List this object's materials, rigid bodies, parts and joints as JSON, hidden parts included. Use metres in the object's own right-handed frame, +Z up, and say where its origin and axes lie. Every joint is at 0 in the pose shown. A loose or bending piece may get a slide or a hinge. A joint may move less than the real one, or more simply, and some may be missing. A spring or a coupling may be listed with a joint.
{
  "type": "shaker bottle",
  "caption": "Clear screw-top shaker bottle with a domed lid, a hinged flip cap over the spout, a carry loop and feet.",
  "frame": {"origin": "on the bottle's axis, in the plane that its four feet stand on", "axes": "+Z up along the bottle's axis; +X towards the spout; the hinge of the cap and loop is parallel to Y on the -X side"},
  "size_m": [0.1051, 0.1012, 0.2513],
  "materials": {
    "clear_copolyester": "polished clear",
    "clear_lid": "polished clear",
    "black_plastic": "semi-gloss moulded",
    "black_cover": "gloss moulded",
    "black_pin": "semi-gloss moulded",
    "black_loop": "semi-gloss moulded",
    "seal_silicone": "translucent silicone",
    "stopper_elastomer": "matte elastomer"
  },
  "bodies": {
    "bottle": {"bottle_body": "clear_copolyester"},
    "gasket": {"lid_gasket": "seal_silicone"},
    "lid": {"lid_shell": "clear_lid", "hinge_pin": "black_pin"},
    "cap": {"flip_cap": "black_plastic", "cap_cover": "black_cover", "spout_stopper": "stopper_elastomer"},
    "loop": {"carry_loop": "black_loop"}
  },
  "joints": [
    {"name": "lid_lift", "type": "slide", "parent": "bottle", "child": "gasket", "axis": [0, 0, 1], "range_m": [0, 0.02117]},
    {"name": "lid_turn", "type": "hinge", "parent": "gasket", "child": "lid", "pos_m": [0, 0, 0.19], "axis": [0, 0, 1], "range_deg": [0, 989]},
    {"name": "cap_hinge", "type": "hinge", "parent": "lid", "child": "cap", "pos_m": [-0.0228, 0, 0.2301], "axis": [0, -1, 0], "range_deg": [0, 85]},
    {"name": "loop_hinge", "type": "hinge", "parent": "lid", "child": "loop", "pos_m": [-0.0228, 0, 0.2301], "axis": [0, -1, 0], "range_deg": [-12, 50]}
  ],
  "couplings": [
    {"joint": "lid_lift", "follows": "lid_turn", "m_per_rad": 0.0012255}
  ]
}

What this task involves:
Reproduce the material precisely, including every line.

Worked solution:
List this object's materials, rigid bodies, parts and joints as JSON, hidden parts included. Use metres in the object's own right-handed frame, +Z up, and say where its origin and axes lie. Every joint is at 0 in the pose shown. A loose or bending piece may get a slide or a hinge. A joint may move less than the real one, or more simply, and some may be missing. A spring or a coupling may be listed with a joint.
{
  "type": "shaker bottle",
  "caption": "Clear screw-top shaker bottle with a domed lid, a hinged flip cap over the spout, a carry loop and feet.",
  "frame": {"origin": "on the bottle's axis, in the plane that its four feet stand on", "axes": "+Z up along the bottle's axis; +X towards the spout; the hinge of the cap and loop is parallel to Y on the -X side"},
  "size_m": [0.1051, 0.1012, 0.2513],
  "materials": {
    "clear_copolyester": "polished clear",
    "clear_lid": "polished clear",
    "black_plastic": "semi-gloss moulded",
    "black_cover": "gloss moulded",
    "black_pin": "semi-gloss moulded",
    "black_loop": "semi-gloss moulded",
    "seal_silicone": "translucent silicone",
    "stopper_elastomer": "matte elastomer"
  },
  "bodies": {
    "bottle": {"bottle_body": "clear_copolyester"},
    "gasket": {"lid_gasket": "seal_silicone"},
    "lid": {"lid_shell": "clear_lid", "hinge_pin": "black_pin"},
    "cap": {"flip_cap": "black_plastic", "cap_cover": "black_cover", "spout_stopper": "stopper_elastomer"},
    "loop": {"carry_loop": "black_loop"}
  },
  "joints": [
    {"name": "lid_lift", "type": "slide", "parent": "bottle", "child": "gasket", "axis": [0, 0, 1], "range_m": [0, 0.02117]},
    {"name": "lid_turn", "type": "hinge", "parent": "gasket", "child": "lid", "pos_m": [0, 0, 0.19], "axis": [0, 0, 1], "range_deg": [0, 989]},
    {"name": "cap_hinge", "type": "hinge", "parent": "lid", "child": "cap", "pos_m": [-0.0228, 0, 0.2301], "axis": [0, -1, 0], "range_deg": [0, 85]},
    {"name": "loop_hinge", "type": "hinge", "parent": "lid", "child": "loop", "pos_m": [-0.0228, 0, 0.2301], "axis": [0, -1, 0], "range_deg": [-12, 50]}
  ],
  "couplings": [
    {"joint": "lid_lift", "follows": "lid_turn", "m_per_rad": 0.0012255}
  ]
}